Collected material:
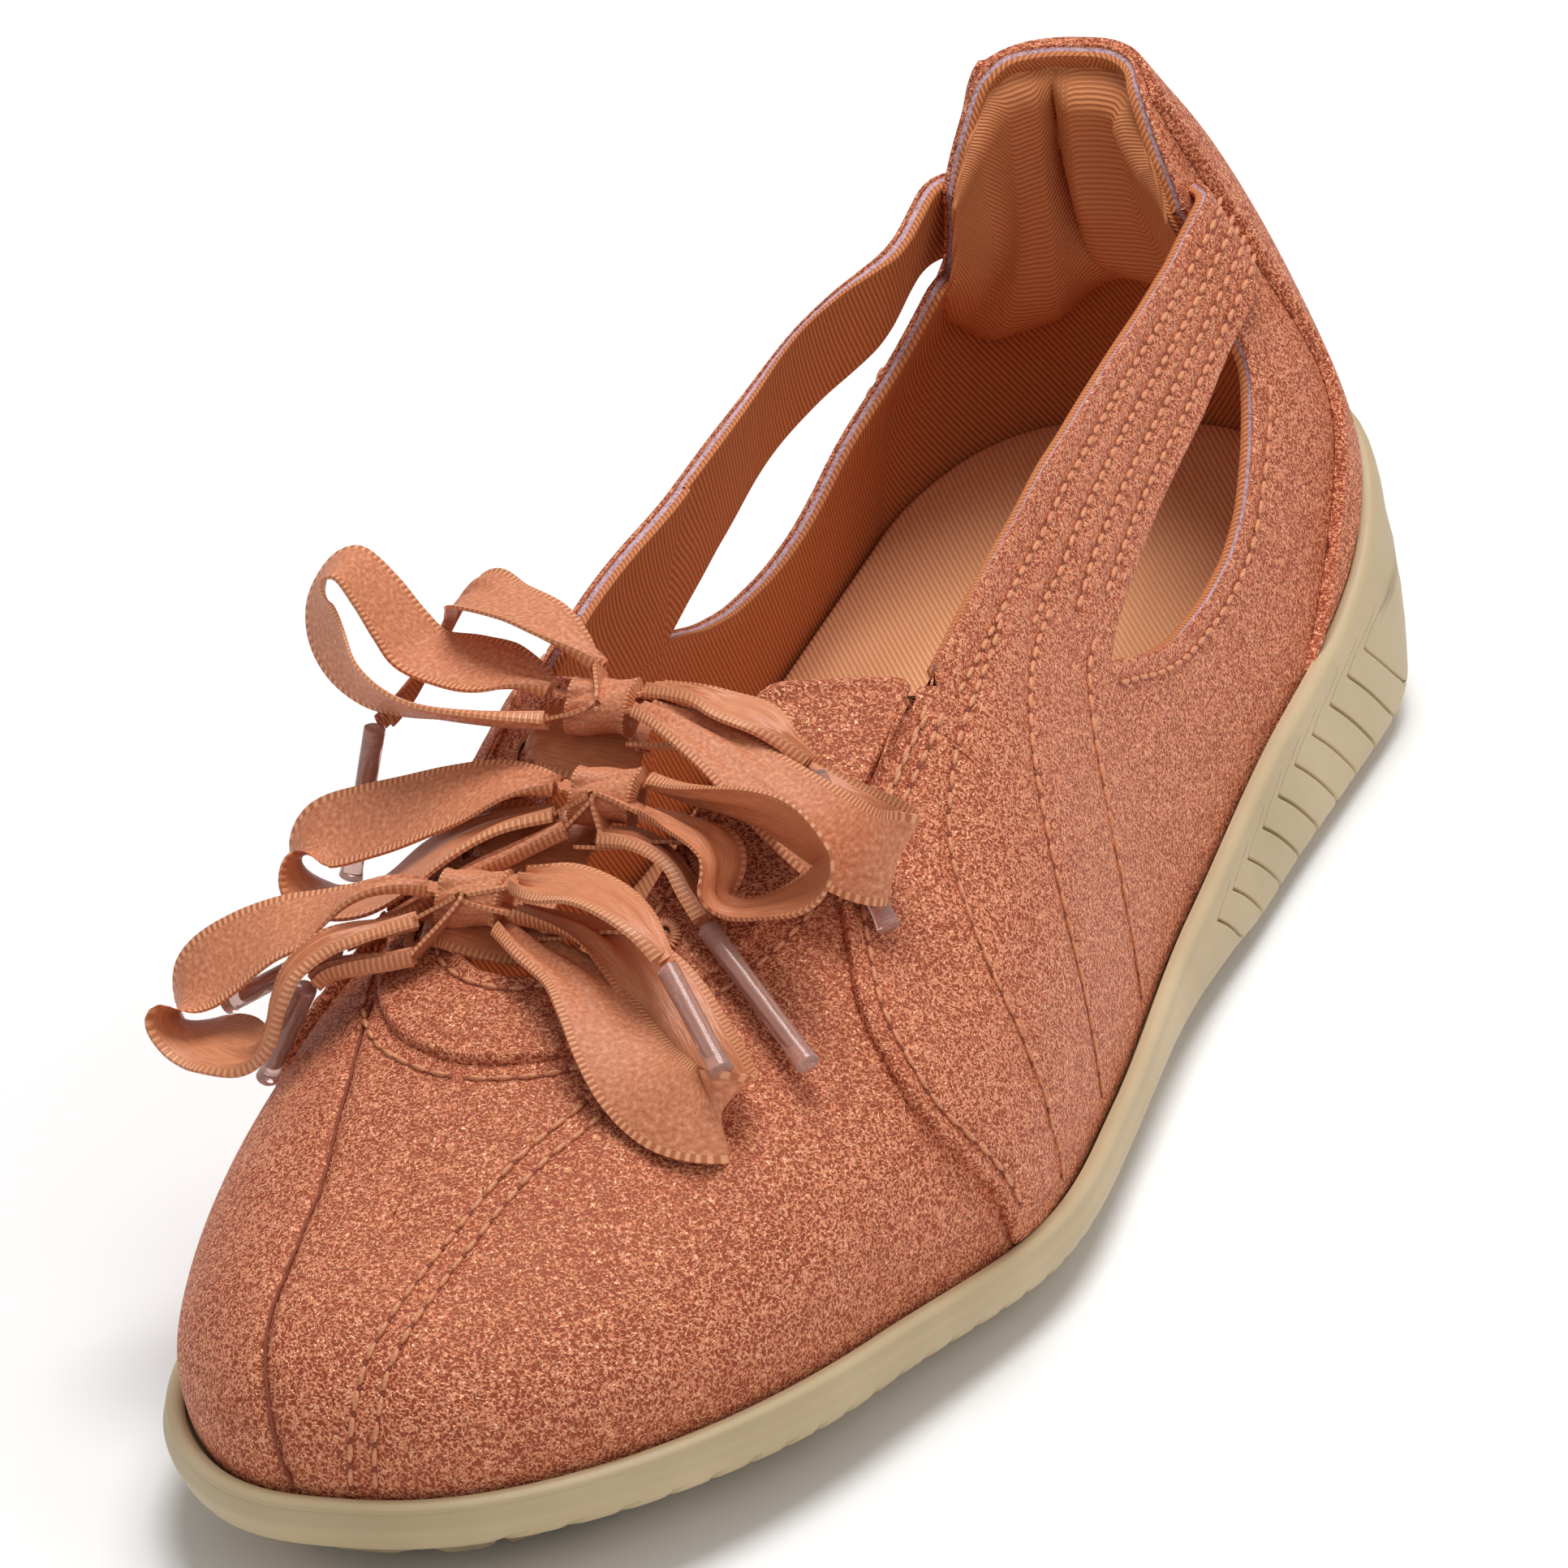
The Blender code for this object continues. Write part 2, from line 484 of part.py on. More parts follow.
def upper(collection, cutters, look):
    u, side = outline()
    rings = [surface(u, np.full(len(u), rise), side) for rise in RISES]
    made = add_object("upper", merge(rings_mesh(rings)), collection, look)
    wall = made.modifiers.new("wall", "SOLIDIFY")
    wall.thickness = WALL * MM
    wall.offset = -1
    wall.use_even_offset = True

    top = 130
    collar = [(-12, top), *HEEL_TAB[:-1], *curve_points(STRAP_TOP, 10), (141, top)]
    cut(made, prism("collar_cut", collar, True, -70, 70, cutters))
    teardrop = [*curve_points(STRAP_BOTTOM, 8), *QUARTER_TOP[1:]]
    cut(made, prism("cut_out_cut", teardrop, True, -70, 70, cutters))
    halves = [(half, place) for place, half in THROAT]
    throat = [(smooth(SECTIONS, MIDDLE, place) + half, place) for half, place in halves]
    throat += [(smooth(SECTIONS, MIDDLE, place) - half, place) for half, place in halves[:0:-1]]
    cut(made, prism("throat_cut", throat, False, 36, top, cutters))
    return made


def insole(collection, look):
    u, side = outline()
    inset = WALL + INSOLE_ROOM
    spine_place = feather(u, side)[1]
    spine = fan(spine_place, SPINE_HEEL, SPINE_TOE, FAN_SOFT)
    middle = smooth(SECTIONS, MIDDLE, spine)
    floor = smooth(SECTIONS, FLOOR, spine)
    bed = BED_DROP - GAP
    foot = offset(u, rise_at(u, side, 0.6), side, -inset)
    shoulder = offset(u, rise_at(u, side, INSOLE_THICK - 0.8), side, -inset)
    rim = offset(u, rise_at(u, side, INSOLE_THICK), side, -inset - 1.2)
    foot[:, 2] = feather(u, side)[2] - bed
    rings = [
        list(zip(middle, spine, floor - bed)),
        foot,
        shoulder,
        rim,
        list(zip(middle, spine, floor + INSOLE_THICK - INSOLE_DISH)),
    ]
    shape = merge(rings_mesh(rings))
    bmesh.ops.recalc_face_normals(shape, faces=shape.faces)
    return add_object("insole", shape, collection, look)


def heel_counter(collection, cutters, look):
    """The overlay round the heel: a band between two forms of the upper, cut to its outline."""
    reach = np.linspace(-COUNTER_REACH, COUNTER_REACH, COUNTER_COLUMNS)
    u, side = np.abs(reach), np.where(reach < 0, -1, 1)
    rises = np.linspace(0.02, COUNTER_RISE, COUNTER_ROWS)
    inner = [offset(u, np.full(len(u), rise), side, np.full(len(u), GAP)) for rise in rises]
    outer = [offset(u, np.full(len(u), rise), side, np.full(len(u), GAP + COUNTER_THICK)) for rise in rises]
    made = slab("heel_counter", outer, inner, collection, look)

    walk = np.linspace(u_at(COUNTER_END), 0.0, 15)
    ones = np.ones(len(walk))
    rim = surface(walk, rise_at(walk, ones, smooth(CUP, 1, feather(walk, ones)[1])), ones)
    lower = [(place, height + LIP_GAP) for _, place, height in rim if place < COUNTER_END]
    edge = [*COUNTER_TOP, *COUNTER_FRONT, *lower, (-12, lower[-1][1])]
    cut(made, prism("counter_cut", edge, True, -60, 60, cutters), "INTERSECT")
    return made


def heel_pad(collection, look):
    """The padded lining inside the heel tab, thickest in its middle."""
    reach = np.linspace(-1, 1, 17)
    rows = np.linspace(0, 1, 9)
    outer, inner = [], []
    for row in rows:
        place = PAD_REACH * np.abs(reach) ** 1.4
        u = u_at(place)
        side = np.where(reach < 0, -1, 1)
        low = PAD_LOW + 4.0 * reach**2
        height = low + (PAD_HIGH - low) * row - feather(u, side)[2]
        rise = rise_at(u, side, height)
        bulge = np.clip((1 - reach**4) * (1 - (2 * row - 1) ** 4), 0, 1)
        lining = WALL + 0.5
        outer.append(offset(u, rise, side, np.full(len(u), -lining)))
        inner.append(offset(u, rise, side, -lining - PAD_EDGE - (PAD_THICK - PAD_EDGE) * bulge))
    return slab("heel_pad", outer, inner, collection, look)


def height_over(across, place):
    """Height of the upper's surface over a point in plan, between the grid's nearest points."""
    u, rise = np.meshgrid(np.linspace(0.4, 0.8, GRID_FINE), np.linspace(0.5, 1, GRID_FINE), indexing="ij")
    side = np.where(across > smooth(SECTIONS, MIDDLE, place), 1.0, -1.0)
    points = surface(u, rise, np.full_like(u, side)).reshape(-1, 3)
    away = np.hypot(points[:, 0] - across, points[:, 1] - place)
    return float(points[np.argmin(away), 2])


def catmull(rows, steps):
    """Every column of a table along the smooth curve through its rows."""
    rows = np.array(rows, float)
    before = np.vstack((2 * rows[0] - rows[1], rows[:-2], rows[-2]))[:-1]
    after = np.vstack((rows[2:], 2 * rows[-1] - rows[-2]))
    made = []
    for low, first, last, high in zip(before, rows[:-1], rows[1:], after):
        for k in range(steps):
            t = k / steps
            made.append(first + 0.5 * t * (last - low + t * (
                2 * low - 5 * first + 4 * last - high + t * (3 * first - low - 3 * last + high))))
    return np.array([*made, rows[-1]])


def ribbon(name, rows, collection, look, steps=2):
    """A flat strip swept along its rows, each section rolled by its turn."""
    rows = catmull(rows, steps)
    path = [at(*row[:3]) for row in rows]
    shape = bmesh.new()
    sections = []
    for k, point in enumerate(path):
        along = (path[min(k + 1, len(path) - 1)] - path[max(k - 1, 0)]).normalized()
        heelward = Vector((0, 1, 0))
        flat = (heelward - along * along.dot(heelward)).normalized()
        turn = math.radians(rows[k, 3])
        wide = flat * math.cos(turn) + along.cross(flat) * math.sin(turn)
        thick = along.cross(wide) * RIBBON_THICK * MM / 2
        wide *= rows[k, 4] * MM / 2
        corners = (point + wide + thick, point - wide + thick, point - wide - thick, point + wide - thick)
        sections.append([shape.verts.new(corner) for corner in corners])
    for low, high in zip(sections, sections[1:]):
        for k in range(4):
            shape.faces.new((low[k], low[(k + 1) % 4], high[(k + 1) % 4], high[k]))
    shape.faces.new(sections[0][::-1])
    shape.faces.new(sections[-1])
    return add_object(name, shape, collection, look)


def lace_bar(bow, collection, look):
    """The lace across the throat from eyelet to eyelet, lying over the edges and sagging between them."""
    place, half, tilt = BARS[bow]
    middle = float(smooth(SECTIONS, MIDDLE, place))
    edge = float(smooth(sorted(THROAT), 1, place)) + 1
    rows = []
    for share in BAR_SHARES:
        out = max(abs(share) * half, edge) * (1 if share > 0 else -1)
        sag = BAR_SAG * max(0, 1 - (share * half / edge) ** 2)
        height = height_over(middle + out, place) + BAR_LIFT - sag
        rows.append((middle + share * half, place, height, tilt, BAR_WIDTH))
    return ribbon(f"lace_bar_{bow}", rows, collection, look)


def knot(bow, collection, look):
    shape = bmesh.new()
    bmesh.ops.create_uvsphere(shape, u_segments=12, v_segments=8, radius=MM)
    bmesh.ops.scale(shape, verts=shape.verts, vec=KNOT_SIZE)
    bmesh.ops.translate(shape, verts=shape.verts, vec=at(*KNOTS[bow]))
    return add_object(f"bow_{bow}_knot", shape, collection, look)


def aglet(name, ends, collection, look):
    start, end = (at(*point) for point in ends)
    shape = bmesh.new()
    radius = AGLET_RADIUS * MM
    bmesh.ops.create_cone(
        shape, cap_ends=True, segments=10, radius1=radius, radius2=radius, depth=(end - start).length
    )
    bmesh.ops.rotate(shape, verts=shape.verts, matrix=(end - start).to_track_quat("Z", "Y").to_matrix())
    bmesh.ops.translate(shape, verts=shape.verts, vec=(start + end) / 2)
    return add_object(name, shape, collection, look)


def main():
    for old in list(bpy.data.objects):
        bpy.data.objects.remove(old)
    shoe = bpy.data.collections.new("ballet_sneaker")
    cutters = bpy.data.collections.new("cutters")
    bpy.context.scene.collection.children.link(shoe)
    bpy.context.scene.collection.children.link(cutters)

    textile = material("crinkled metallic textile", (0.58, 0.20, 0.13), 0.5, 0.3)
    rubber = material("gum rubber", (0.52, 0.40, 0.24), 0.6)
    lining = material("twill lining", (0.53, 0.25, 0.13), 0.8)
    satin = material("satin ribbon", (0.60, 0.24, 0.13), 0.4)
    plastic = material("clear aglet plastic", (0.70, 0.40, 0.32), 0.2)

    outsole(shoe, cutters, rubber)
    upper(shoe, cutters, textile)
    insole(shoe, lining)
    heel_counter(shoe, cutters, textile)
    heel_pad(shoe, lining)
    for bow in KNOTS:
        lace_bar(bow, shoe, satin)
        knot(bow, shoe, satin)
    for name, rows in RIBBONS.items():
        ribbon(name, rows, shoe, satin)
    for name, ends in AGLETS.items():
        aglet(name, ends, shoe, plastic)


main()
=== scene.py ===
"""Ballet sneaker, left shoe: finished textile, rubber, linings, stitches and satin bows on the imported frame.

Lengths below are millimetres on three coordinates: across (lateral positive), place (measured along the
foot from the back of the heel) and height. metres() turns them into metres in the frame's own axes.
The last's surface is walked by u (heel to toe), rise (feather edge to ridge) and side (1 lateral, -1 medial).
"""

import math

import bmesh
import bpy
import numpy as np
from mathutils import Matrix, Vector
from mathutils.bvhtree import BVHTree
from mathutils.kdtree import KDTree


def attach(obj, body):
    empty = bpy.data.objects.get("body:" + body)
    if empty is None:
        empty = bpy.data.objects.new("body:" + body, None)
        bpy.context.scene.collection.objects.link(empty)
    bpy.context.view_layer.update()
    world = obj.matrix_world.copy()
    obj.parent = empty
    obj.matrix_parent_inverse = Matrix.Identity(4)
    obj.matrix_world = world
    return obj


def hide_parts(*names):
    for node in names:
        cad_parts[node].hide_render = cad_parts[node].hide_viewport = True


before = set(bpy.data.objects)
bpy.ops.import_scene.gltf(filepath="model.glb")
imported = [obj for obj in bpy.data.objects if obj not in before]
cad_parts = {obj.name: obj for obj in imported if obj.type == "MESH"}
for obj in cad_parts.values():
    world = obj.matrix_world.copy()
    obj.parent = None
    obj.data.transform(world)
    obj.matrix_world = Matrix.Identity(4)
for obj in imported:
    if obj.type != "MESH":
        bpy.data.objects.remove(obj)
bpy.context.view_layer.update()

MM = 0.001
LENGTH = 246.0          # feather edge, heel to toe
WALL = 2.2              # upper's wall: textile, foam and lining
CUP_GAP = 0.4           # room between the upper and the rubber that wraps it
CENTRE_PLACE = 122.9    # the origin's place along the shoe
CENTRE_ACROSS = 2.2     # the origin's place across the shoe

SECTIONS = (
    # place middle lateral medial floor full swell
    (0, 2.0, 28.0, 27.5, 23.5, 1.75, 3.2),
    (15, 2.0, 32.0, 28.5, 21.5, 1.4, 2.2),
    (30, 2.0, 33.5, 30.5, 19.5, 1.32, 0.0),
    (60, 2.0, 33.5, 31.5, 16.5, 1.4, -1.5),
    (100, 1.0, 36.0, 32.5, 11.0, 1.6, -0.5),
    (140, -1.5, 43.0, 34.5, 8.2, 2.2, 1.5),
    (170, -6.0, 49.5, 33.0, 9.2, 2.3, 2.5),
    (200, -8.5, 44.5, 30.0, 11.5, 2.4, 2.8),
    (225, -8.8, 38.7, 29.0, 13.0, 2.1, 2.7),
    (246, -9.0, 32.0, 25.0, 14.0, 2.0, 2.0),
)
MIDDLE, LATERAL, MEDIAL, FLOOR, FULL, SWELL = range(1, 7)
RIDGE = (
    # place height
    (30, 99.0), (80, 98.0), (110, 83.0), (140, 65.5), (165, 51.5), (185, 44.8), (205, 39.4), (222, 34.0),
)
HEEL_ROUND, HEEL_POWER = 30.0, 2.5
TOE_ROUND, TOE_POWER = 58.0, 2.6
FAN_HEEL, FAN_TOE, FAN_SOFT = 30.0, LENGTH - 24.0, 12.0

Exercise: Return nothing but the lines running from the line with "outsole(shoe, cutters, rubber)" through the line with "import math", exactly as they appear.

Written solution:
    outsole(shoe, cutters, rubber)
    upper(shoe, cutters, textile)
    insole(shoe, lining)
    heel_counter(shoe, cutters, textile)
    heel_pad(shoe, lining)
    for bow in KNOTS:
        lace_bar(bow, shoe, satin)
        knot(bow, shoe, satin)
    for name, rows in RIBBONS.items():
        ribbon(name, rows, shoe, satin)
    for name, ends in AGLETS.items():
        aglet(name, ends, shoe, plastic)


main()
=== scene.py ===
"""Ballet sneaker, left shoe: finished textile, rubber, linings, stitches and satin bows on the imported frame.

Lengths below are millimetres on three coordinates: across (lateral positive), place (measured along the
foot from the back of the heel) and height. metres() turns them into metres in the frame's own axes.
The last's surface is walked by u (heel to toe), rise (feather edge to ridge) and side (1 lateral, -1 medial).
"""

import math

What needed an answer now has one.